El ego tiende a nublar el buen criterio. También es letal para la sabiduría que alguna vez llevó a una persona a alcanzar la posición que anhelaba. La ausencia de humildad amplía la distancia entre directores y dirigidos. Los títulos y las posiciones otorgan cierta autoridad, pero si esta es desempeñada sin humanidad, atenta contra la legitimidad que se requiere para ser un líder real.
Si bien los títulos académicos certifican que alguien completó el plan de estudios, estos no garantizan ni la práctica de valores ni la responsabilidad social. Recuerdo a un profesor que solía preguntar: «¿Cuál es el enemigo?», a coro le respondían que «¡el fisco!». A algunas entidades educativas con recursos y prestigio (lo aparente) las desnudan sus propias prácticas en las aulas.
Una posición de poder debe comprenderse como la oportunidad de servir a los demás, de abonar más el terreno para el desarrollo integral de las personas a cargo y de contribuir al crecimiento de la organización. Si la raíz de ese poder es el servicio, sus frutos serán abundantes y duraderos.
Los títulos nos facultan para ejercer roles, pero no definen la calidad humana de quien los ostenta. ¿Cuánto valor agregan tantos «cartones» en la pared a alguien que no actúa con tacto ni justicia? El ejercicio de la profesión devela la vocación; pero la profesión sin vocación solamente saca a la luz el hecho de que la persona no puede disimular que no es lo que aparenta.
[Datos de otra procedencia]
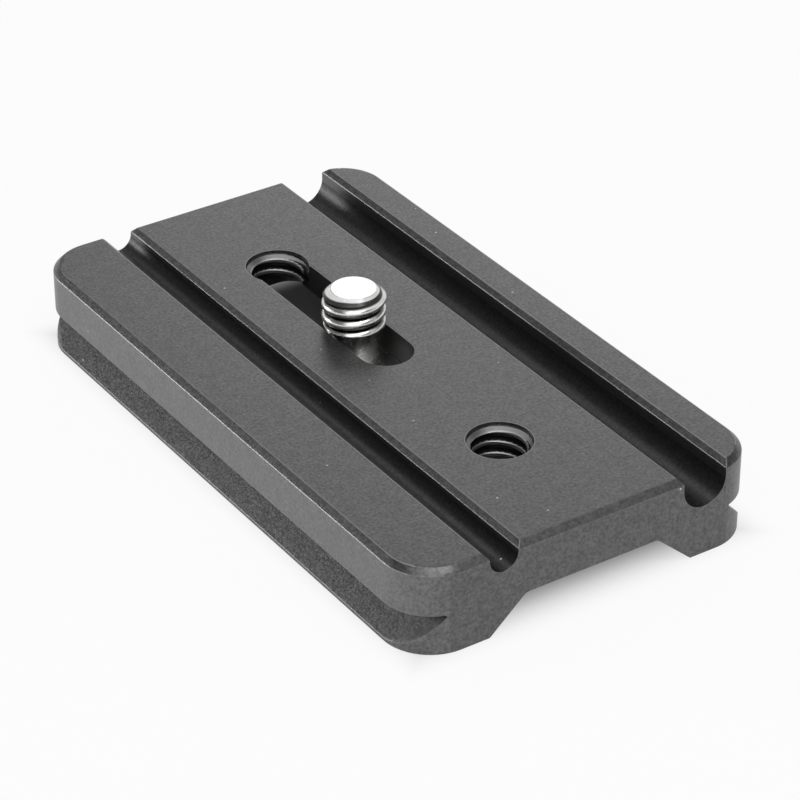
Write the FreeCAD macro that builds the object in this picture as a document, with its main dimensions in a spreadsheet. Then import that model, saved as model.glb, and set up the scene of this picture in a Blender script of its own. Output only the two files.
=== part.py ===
"""Tripod quick release plate with a captive camera screw.

Frame: +X across the plate, +Y along its length, +Z up towards the camera.
The origin is the centre of the footprint, level with the underside of the feet.
All sizes are millimetres and live in the spreadsheet "Sizes".
"""
import FreeCAD, Part
import math
import os

import Sketcher

os.makedirs("parts", exist_ok=True)
doc = FreeCAD.newDocument("ReleasePlate")
V = FreeCAD.Vector

# how near a point must lie to count as being on a plane
NEAR = 1e-4
# full angle of the countersinks, in degrees
COUNTERSINK_ANGLE = 90.0

# Sizes
SIZES = [
    # the plate as a block
    ("plateWidth", 38.5, "over both rims"),
    ("plateLength", 68.55, "front end to far end"),
    ("plateHeight", 9.0, "feet to top face"),
    ("cornerRadius", 5.0, "plan corners"),
    ("rimChamfer", 0.6, "round the whole top outline"),
    # the clamping profile at both long sides
    ("rimHeight", 4.85, "upright rim above the dovetail"),
    ("waistWidth", 31.2, "narrowest part of the dovetail"),
    ("waistFlat", 0.15, "upright strip at the waist"),
    ("flankRun", 3.66, "how far the 45 degree flank leads out"),
    # the channel under the plate
    ("channelMouth", 22.4, "width at the feet"),
    ("channelRoof", 14.6, "width at the roof"),
    ("channelDepth", 3.45, "feet to roof"),
    ("channelFillet", 1.0, "roof corners"),
    # the two grooves in the top face
    ("narrowGrooveX", -9.8, "centre of the narrow groove"),
    ("narrowGrooveWidth", 3.04, "between its walls"),
    ("narrowGrooveDepth", 2.3, "below the top face"),
    ("wideGrooveX", 12.5, "centre of the wide groove"),
    ("wideGrooveWidth", 4.8, "between its walls"),
    ("wideGrooveDepth", 3.72, "below the top face"),
    ("lipChamfer", 0.52, "edges of both grooves"),
    # the keyhole slot and the tapped holes
    ("slotWidth", 5.5, "passes the neck, holds the thread"),
    ("slotFrontY", -0.6, "centre of the front end of the slot"),
    ("slotFarY", 17.3, "centre of the far end of the slot"),
    ("entryHoleY", 19.1, "tapped hole the screw goes in by"),
    ("tappedHoleY", -19.6, "second tapped hole"),
    ("coreDiameter", 5.1, "core of the 1/4 inch thread"),
    ("mouthDiameter", 6.36, "countersink of the tapped holes"),
    # the pocket for the head, from below
    ("pocketWidth", 11.3, "across"),
    ("pocketFrontY", -6.6, "front end"),
    ("pocketFarY", 24.3, "far end"),
    ("pocketCorner", 2.5, "corner radius"),
    ("ledgeThickness", 3.0, "left between pocket and top face"),
    # the camera screw
    ("screwY", 5.0, "where it stands in the slot"),
    ("headDiameter", 10.6, "turns in the pocket"),
    ("headThickness", 3.4, "along the axis"),
    ("headChamfer", 0.4, "both rims of the head"),
    ("headGap", 0.05, "head to ledge"),
    ("neckDiameter", 4.75, "passes the slot"),
    ("threadDiameter", 6.35, "1/4 inch"),
    ("threadStart", 9.1, "level where the thread begins, clear of the slot"),
    ("threadRunout", 0.5, "cone from neck to thread"),
    ("screwTop", 13.25, "level of the tip"),
    ("tipChamfer", 0.9, "height of the cone at the tip"),
    ("tipDiameter", 4.5, "flat of the tip"),
    ("socketAcross", 4.0, "hexagon across flats"),
    ("socketDepth", 2.2, "hexagon depth"),
    ("coinSlotWidth", 1.6, "slot across the head"),
    ("coinSlotDepth", 1.2, "slot depth"),
]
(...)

Una situación similar sucede con las posiciones. Alguien puede ser jefe o gerente, eso dice el rótulo en la puerta de su oficina; pero si al concurrirla los colabores desean salir de inmediato, muy probablemente es porque perciben que no encuentran a una buena persona allí dentro.
Atraer, retener y potenciar el mejor talento es todo un desafío para las empresas altamente competitivas. Las generaciones más jóvenes no están muy interesadas en la nomenclatura jerárquica ni en los rangos. Estas privilegian aprender, aportar valor y ser parte de un equipo con un propósito elevado, dirigido por quien inspire admiración más que simple respeto obligado.
Según Harvard, un 15% del éxito lo da un conocimiento técnico; un 85% son relaciones de calidad. No hay trabajos legales indignos, hay personas que no los dignifican. Un puesto es algo vacío. Se llena con la calidez, el servicio esmerado y la honradez de quien lo realiza, y no a la inversa. «Lo que importa es cuánto amor ponemos en el trabajo que realizamos», repetía la madre Teresa.
En las universidades y empresas, la formación profesional debe ser una amalgama entre la pasión, la vocación, la profesión y el sentido de misión (ikigai). El riesgo de quedarse en la capacitación técnica, descuidando la calidad humana, es cosechar un fracaso que será oneroso.
Es loable encontrar personas que, con o sin títulos, penetran en las conciencias, forjan culturas colaborativas y miran a los demás de frente, no hacia abajo ni hacia arriba. En las familias no se infunde respeto diciendo «doña mamá» ni «don papá». De igual modo, en las empresas con rostro humano, tampoco proviene de posiciones, sitios de parqueo ni tamaño de las oficinas, sino del que ofrece quien ostenta el mejor título concedido por su equipo: «¡ser excelente persona!».